The filing also revealed that Interplay is currently operating without a chief financial officer, a situation “which affect our ability to mange our financial operations,” and that “the unpredictability of future results may cause our stock prices to remain depressed or to decline further.”

“Our business and industry is both seasonal and cyclical. If we fail to deliver our products at the right times, our sales will suffer,” it continues. “Our business is highly seasonal, with the highest levels of consumer demand occurring in the fourth quarter. Our industry is also cyclical. The timing of hardware platform introduction is often tied to the year-end season and is not within our control. As new platforms are being introduced into our industry, consumers often choose to defer game software purchases until such new platforms are available, which would cause sales of our products on current platforms to decline.”

All of which is unfortunate for the once-mighty Interplay but not necessarily of any great interest to gamers. What is of interest, however, is summed up in one short, succinct sentence near the top of page 5. “We may not be able to successfully develop a Fallout MMOG,” it says.

“We plan to exploit the license that we hold to create a Fallout MMOG. We must satisfy various conditions to maintain our license. Although we believe that all such conditions have been met, our licensor Bethesda Softworks LLC filed a legal action attempting to terminate our license,” the filing says. “If we lose the pending litigation, our license to create a Fallout-branded MMOG may be terminated and we might not be able to successfully launch the game.”

It’s pretty clear that the ongoing courtroom battle with Bethesda is hardly the only thing standing in the way of Interplay’s Fallout Online, or even the biggest thing. The company has no credit agreement or credit facility and admits that it will probably take a beating on any new deal it does manage to put together; it may be forced to raise money through equity offerings or debt financing, which will probably result in a “substantial dilution” of value for current shareholders; it may be forced to seek bankruptcy protection. The list goes on.

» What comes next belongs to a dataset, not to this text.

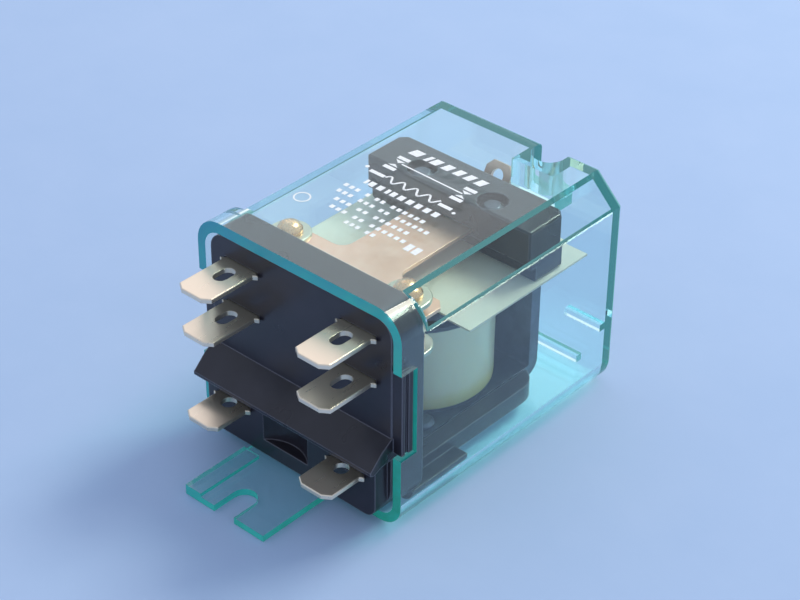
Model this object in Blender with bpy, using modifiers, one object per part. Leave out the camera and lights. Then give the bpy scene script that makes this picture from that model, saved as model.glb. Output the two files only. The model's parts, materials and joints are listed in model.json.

When Interplay’s bad-news 10-Q filing came to light last year, I said that I’d given up betting against the company’s preternatural survivability years ago. Now, perhaps somewhat perversely, I’m actively rooting for it to keep kicking, or at least grotesquely twitching, not just because I want to see an Interplay-developed Fallout MMO but because I find its slow-motion existential breakdance routine to be absolutely fascinating to watch. Interplay is like the anti-Duke Nukem: it’s here, it’s always been here and nobody seems able to figure out how to make it go away.

Interplay’s full and somewhat depressing Form 10-K filing with the U.S. Securities and Exchange Commission can be read in full at sec.gov.